Sir Kenneth Bloomfield, 61, former head of the civil service in Northern Ireland, is to report by the end of the year, with Dr Brian Mawhinney, the Minister of Health, overseeing the review.

The aim is to find a simpler and more predictable way of working out what dentists should get. Options Sir Kenneth is expected to examine include introducing regional variations in expenses, and examining why there are huge variations in dentists' gross earnings before expenses - from around pounds 2,000 to the 40 last year who earned over pounds 200,000, with one-third earning over pounds 100,000. Whether the big earners can deliver quality is likely to be examined.

Another option might be to make dentists' pay more like that of family doctors - requiring a minimum commitment but then paying a basic practice allowance rather than most pay coming from fees for each treatment.
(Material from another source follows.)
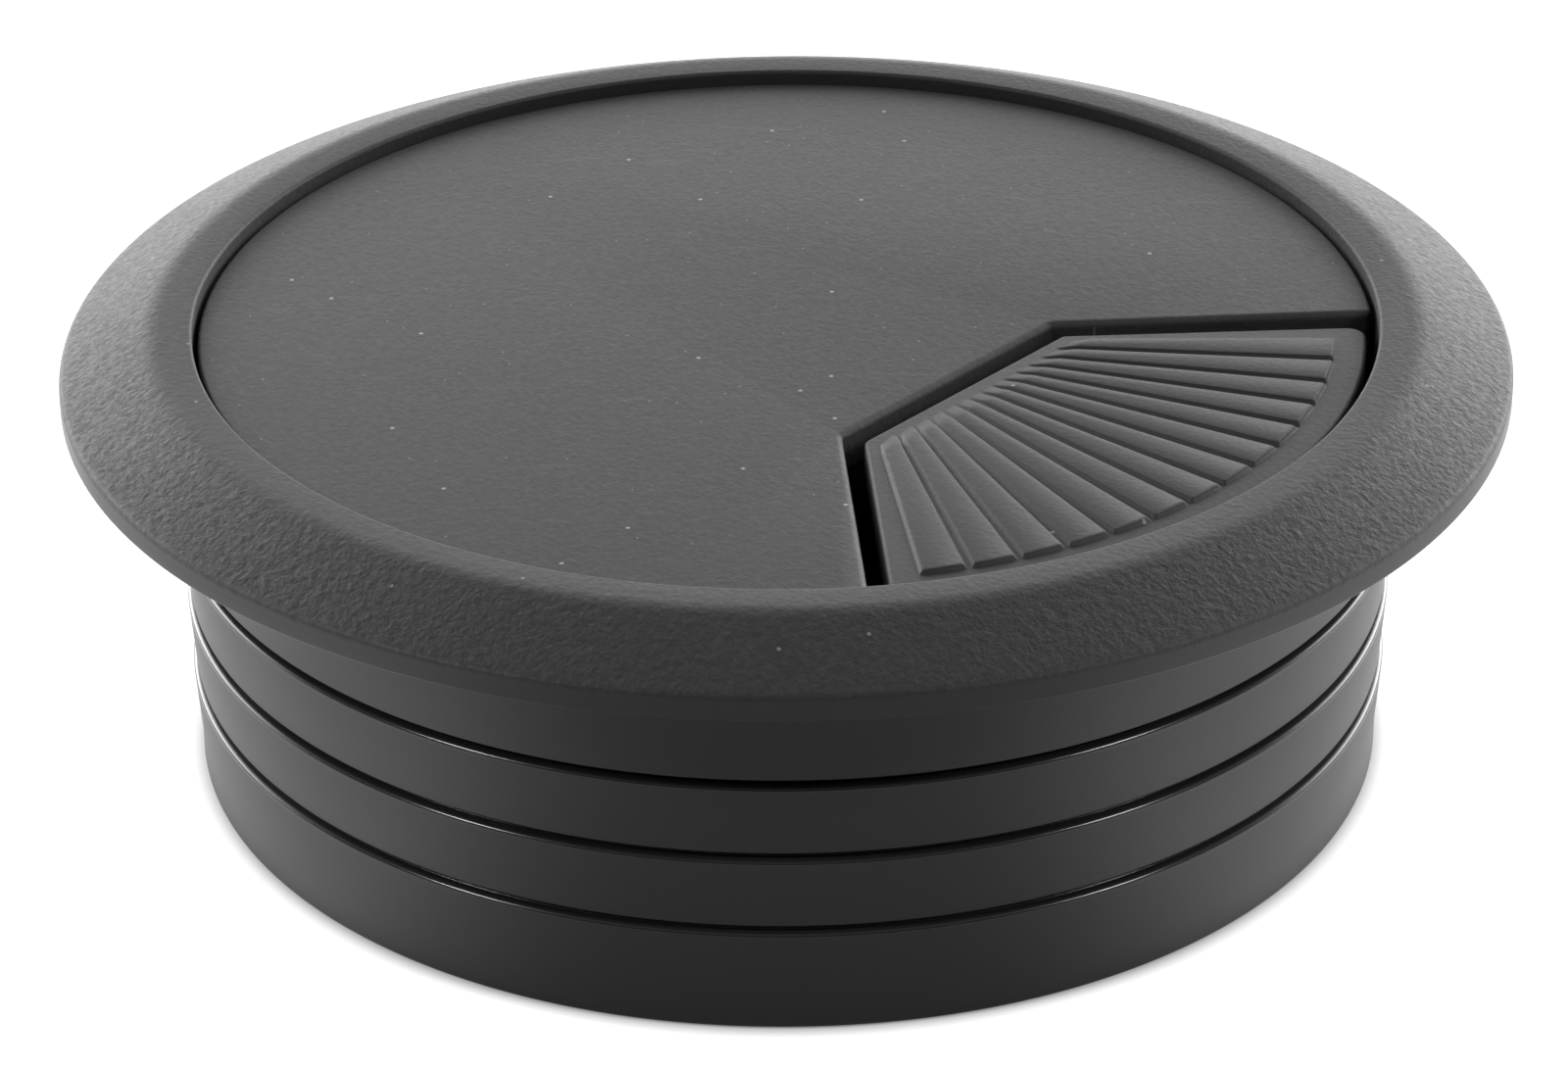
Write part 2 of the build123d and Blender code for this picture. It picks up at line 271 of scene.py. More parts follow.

Announcing the review, Virginia Bottomley, Secretary of State for Health, said that given the timescale of the report, she hoped dentists would 'think long and hard before taking any action that would damage patients'.

All sides agreed that the payment system had to be improved, she said. 'This review offers the prospect of improving the system for the first time in decades.'

Sir Kenneth is being invited to produce options for change rather than a single recommendation, but is free to set out the pros and cons of each course of action. He is to be given an expert panel of advisers.

A ministerial committee to implement the sweeping changes to community care due in April is to be set up today, bridging the health, social security and environment departments.